Le "jeune de cité", une fiugure en mouvement de 1970 à nos jours
La séance conclusive voulait également apporter une dernière expertise. Thomas Kirszbaum, enseignant-chercheur en sociologie est venu faire part de ses travaux sur l'évolution de la figure du "jeune de cité" dans les sciences sociales entre les années 1970 et aujourd'hui. L'idée était de montrer les permanences et les ruptures de 50 ans d'histoire de la politique de la ville quant à la manière dont la figure du jeune de quartiers apparaît dans les sciences sociales et dans le débat public. Le chercheur a montré que la dénomination du "jeune de cité" renvoie globalement à 3 figures qui se chevauchent depuis les années -70. Il ajoute que cette dénomination est surtout l'objet d'une permanence, les visions et les thématiques restant globalement stables depuis cette époque.
- Le "jeune exclu", renvoyant à la condition des jeunes des quatiers subissant des processus de mise à l'écart dus à des transformations structurelles : processus de discrimination et de ségragation, notamment dans le monde de l'école et face à l'emploi ;
- Le "jeune ghettoisé", renvoyant aux oppositions depuis les années -80 entre les populations immigrées et les autres habitants dans les cités. Cette dénomination renvoie à des comportements perçus comme violents avec des logiques de bandes, des comportements virilistes et dominateurs et un attachement supposé au quartier.
- Le "jeune émancipé", renvoyant à l'affirmation individuelle des jeunes. Celle-ci peut passer par le militantisme, l'empowerment ou encore par "l'économie de la débrouille" qui peut être perçue comme une forme d'émancipation.
Comment aller plus loin ?
Enfin, des réflexions ont été posées sur ce qui peut être imaginé, à la fois dans l'organisation du séminaire mais aussi dans les sujets qui doivent être traités par la politique de la ville. Lydia Echeverria, doctorante en histoire de la photographie, a par exemple mis en exergue le besoin de plus impliquer les habitants des QPV sur ce type de séminaire. Il y a également un besoin d'impliquer les jeunes eux-mêmes à travers des associations et des initiatives permettant aux jeunes de montrer leur place. Saadia Bouy Saali, Déléguée à la jeunesse au Conseil départemental de Seine Saint-Denis, militante et sociologue dans l'Institut Banlieuscopie ; a quant à elle souligné les thématiques que la politique de la ville ne doit pas oublier : elle a par exemple évoqué la participation politique des jeunes rappelant les émeutes de 2023 et insistant sur le fait que la violence est éminemment politique dans les quartiers. Elle a aussi évoqué la question des pratiques religieuses qui a été oubliée par la politique de la ville, ce qui a laissé le champ libre à un traitement chaotique de cette question (par certains lieux de culte ou sur les réseaux sociaux).

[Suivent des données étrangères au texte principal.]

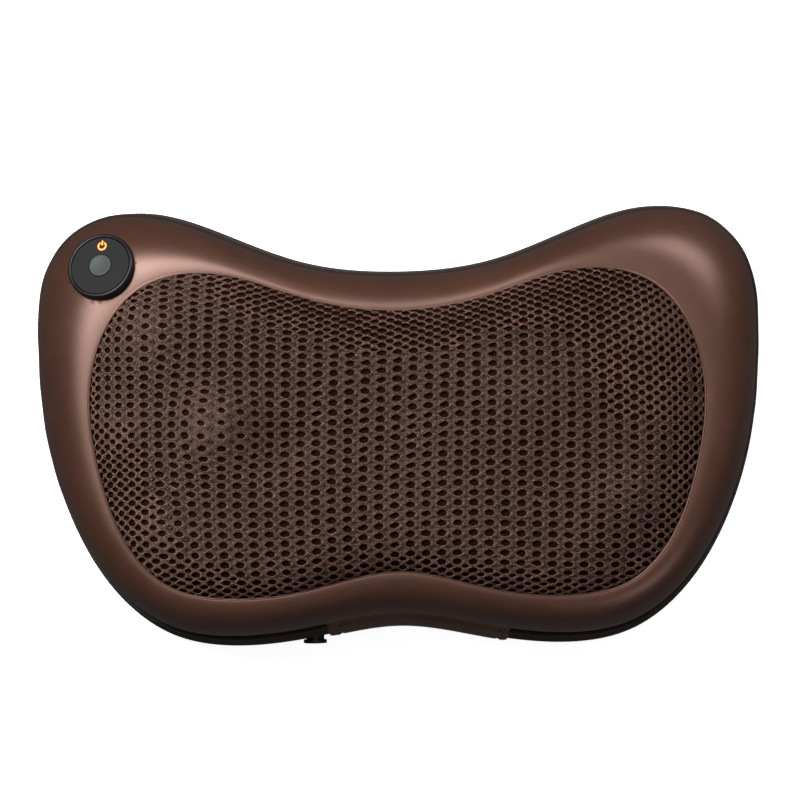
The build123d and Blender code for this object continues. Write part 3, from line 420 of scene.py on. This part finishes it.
def glow_finish():
    """Amber light guide, lit from behind, its brightness varying a little at random."""
    f = Finish("amber_glow", roughness=0.35)
    flicker = f.noise(1500, 2)
    f.set(Base_Color=f.mix(flicker, rgb(255, 120, 30), rgb(255, 160, 70)))
    f.set(Emission_Color=f.mix(flicker, rgb(255, 96, 20), rgb(255, 150, 60)))
    f.surface.inputs["Emission Strength"].default_value = 2.4
    return f.material


def winding_finish():
    """Laminated core with copper wire between its poles, painted darker between the turns as shade and lighter on
    their crowns as highlight.
    """
    f = Finish("copper_winding", metallic=0.9, roughness=0.35)
    wires = f.math("SINE", f.axis("X") * (2 * pi / 0.0006))
    # painted shade and highlight: the wave that raises each turn in the bump also lightens its crown and darkens
    # the groove
    f.set(Base_Color=f.mix(wires.between(-1, 1), rgb(110, 52, 26), rgb(205, 122, 70)))
    f.bump(wires, 0.00008, 0.6)
    return f.material


bronze_leather = leather_finish("bronze_leather", rgb(85, 55, 43), rgb(94, 62, 49), 0.38, 0.45)
patch_leather = leather_finish("dark_leather", rgb(88, 58, 46), rgb(102, 68, 55), 0.44, 0.3)
# the last colour of each yarn is its painted glint highlight
mesh_yarn = mesh_finish("mesh_yarn", rgb(32, 15, 9), rgb(128, 82, 63), rgb(142, 93, 72), rgb(214, 165, 140))
mesh_web = mesh_finish("mesh_web", rgb(20, 9, 6), rgb(98, 60, 45), rgb(108, 68, 52), rgb(188, 140, 118))
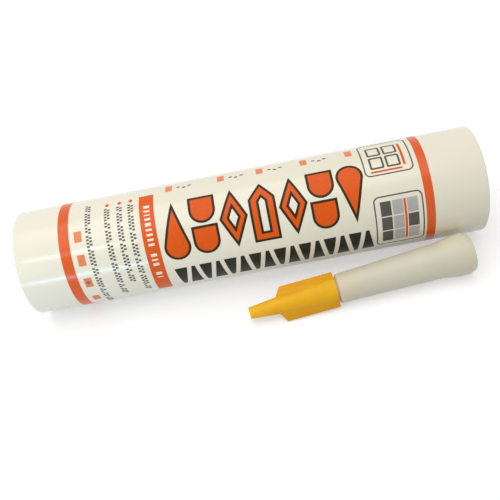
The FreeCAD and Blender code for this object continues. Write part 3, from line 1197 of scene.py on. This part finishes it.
class CARTRIDGE_OT_stage(bpy.types.Operator):
    """Sets the pale floor, the soft lamps, the surrounding light and the camera"""

    bl_idname = "cartridge.stage"
    bl_label = "Stage"

    def execute(self, context):
        stage = settings("cartridge_stage")
        self.floor(stage)
        self.surroundings(stage.ambient)
        for name, (location, sides, colour, target) in LAMPS.items():
            self.lamp(name, location, sides, getattr(stage, name), colour, target)
        self.camera(context, stage)
        return {"FINISHED"}

    def floor(self, stage):
        """A plain floor that keeps its shadows and is lifted to near white where it is seen."""
        deselect_all()
        level = CAD_BOX[0][2] - 0.02 * MM
        bpy.ops.mesh.primitive_plane_add(size=4, location=(0, 0, level))
        floor = bpy.context.object
        floor.name = "floor"
        material = bpy.data.materials.new("floor_white")
        material.use_nodes = True
        nodes = material.node_tree.nodes
        links = material.node_tree.links
        nodes.clear()
        seen = self.seen_directly(nodes, links)
        surface = nodes.new("ShaderNodeBsdfDiffuse")
        shade = stage.floor_shade
        surface.inputs["Color"].default_value = (shade, shade, shade, 1)
        glow = nodes.new("ShaderNodeEmission")
        strength = nodes.new("ShaderNodeMath")
        strength.operation = "MULTIPLY"
        strength.inputs[1].default_value = stage.floor_glow
        both = nodes.new("ShaderNodeAddShader")
        output = nodes.new("ShaderNodeOutputMaterial")
        links.new(seen, strength.inputs[0])
        links.new(strength.outputs["Value"], glow.inputs["Strength"])
        links.new(surface.outputs["BSDF"], both.inputs[0])
        links.new(glow.outputs["Emission"], both.inputs[1])
        links.new(both.outputs["Shader"], output.inputs["Surface"])
        floor.data.materials.append(material)

    def seen_directly(self, nodes, links):
        """1 for the camera's own rays and for those through gloss or glass, else 0."""
        path = nodes.new("ShaderNodeLightPath")
        seen = path.outputs["Is Camera Ray"]
        for ray in ("Is Glossy Ray", "Is Transmission Ray"):
            either = nodes.new("ShaderNodeMath")
            either.operation = "MAXIMUM"
            links.new(seen, either.inputs[0])
            links.new(path.outputs[ray], either.inputs[1])
            seen = either.outputs["Value"]
        return seen

    def surroundings(self, ambient):
        """White where it is seen, and dimmer as a light."""
        world = bpy.context.scene.world or bpy.data.worlds.new("surroundings")
        bpy.context.scene.world = world
        world.use_nodes = True
        nodes = world.node_tree.nodes
        links = world.node_tree.links
        nodes.clear()
        seen = self.seen_directly(nodes, links)
        level = nodes.new("ShaderNodeMapRange")
        level.inputs["To Min"].default_value = ambient
        level.inputs["To Max"].default_value = 1.0
        background = nodes.new("ShaderNodeBackground")
        output = nodes.new("ShaderNodeOutputWorld")
        links.new(seen, level.inputs["Value"])
        links.new(level.outputs["Result"], background.inputs["Strength"])
        background.inputs["Color"].default_value = (1, 1, 1, 1)
        links.new(background.outputs["Background"], output.inputs["Surface"])

    def lamp(self, name, location, sides, power, colour, target):
        """A flat lamp that faces its target."""
        bpy.ops.object.light_add(type="AREA", location=location)
        lamp = bpy.context.object
        lamp.name = name
        lamp.data.shape = "RECTANGLE"
        lamp.data.size = sides[0]
        lamp.data.size_y = sides[1]
        lamp.data.energy = power
        lamp.data.color = colour
        towards = Vector(target) - Vector(location)
        lamp.rotation_euler = towards.to_track_quat("-Z", "Y").to_euler()

    def camera(self, context, stage):
        """A camera that looks at the aim from the given side, height and distance."""
        turn = Matrix.Rotation(stage.azimuth, 4, "Z")
        look = Matrix.Rotation(math.pi / 2 - stage.elevation, 4, "X")
        roll = Matrix.Rotation(-stage.roll, 4, "Z")
        facing = turn @ look @ roll
        back = facing.to_3x3() @ Vector((0, 0, 1))
        location = Vector(stage.aim) + back * stage.distance
        bpy.ops.object.camera_add(location=location, rotation=facing.to_euler())
        camera = context.object
        camera.name = "camera"
        camera.data.lens = stage.lens
        camera.data.sensor_width = 36
        camera.data.clip_start = 0.01
        camera.data.dof.use_dof = False
        context.scene.camera = camera
        context.scene.view_settings.view_transform = "Standard"


OPERATORS = (
    CARTRIDGE_OT_barrel,
    CARTRIDGE_OT_rings,
    CARTRIDGE_OT_large_shapes,
    CARTRIDGE_OT_dark_row,
    CARTRIDGE_OT_stripe,
    CARTRIDGE_OT_small_print,
    CARTRIDGE_OT_pictures,
    CARTRIDGE_OT_back_print,
    CARTRIDGE_OT_piston,
    CARTRIDGE_OT_sealant,
    CARTRIDGE_OT_nozzle,
    CARTRIDGE_OT_cap,
    CARTRIDGE_OT_stage,
)


class CARTRIDGE_PT_sidebar(bpy.types.Panel):
    """Lists the steps that dress the cartridge"""

    bl_idname = "CARTRIDGE_PT_sidebar"
    bl_label = "Sealant cartridge"
    bl_space_type = "VIEW_3D"
    bl_region_type = "UI"
    bl_category = "Cartridge"

    def draw(self, context):
        for operator in OPERATORS:
            self.layout.operator(operator.bl_idname)


GROUPS = {
    "cartridge_sizes": CartridgeSizes,
    "cartridge_nozzle": NozzleSizes,
    "cartridge_print": PrintSizes,
    "cartridge_finish": FinishColours,
    "cartridge_stage": StageSettings,
}


def register():
    """Adds the groups of properties to the scene, then the operators and the panel."""
    for name, group in GROUPS.items():
        bpy.utils.register_class(group)
        setattr(bpy.types.Scene, name, PointerProperty(type=group))
    for operator in OPERATORS:
        bpy.utils.register_class(operator)
    bpy.utils.register_class(CARTRIDGE_PT_sidebar)


def unregister():
    """Takes back what register adds."""
    bpy.utils.unregister_class(CARTRIDGE_PT_sidebar)
    for operator in reversed(OPERATORS):
        bpy.utils.unregister_class(operator)
    for name, group in GROUPS.items():
        delattr(bpy.types.Scene, name)
        bpy.utils.unregister_class(group)


def main():
    """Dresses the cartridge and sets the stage."""
    register()
    for operator in OPERATORS:
        group, name = operator.bl_idname.split(".")
        getattr(getattr(bpy.ops, group), name)()
    deselect_all()


if __name__ == "__main__":
    main()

La séance conclusive du 16 septembre 2024 a posé les bases d'une réflexion pour le prochain séminaire. Michel Didier, Président du Comité d'histoire de la politique de la ville a d'ailleurs annoncé que le séminaire 2024-2025 porterait sur la décentralisation et les contextes territoriaux dans l'application de la politique de la ville. Ce séminaire se voudra justement décentralisé et sera organisé dans différents territoires partenaires partout en France.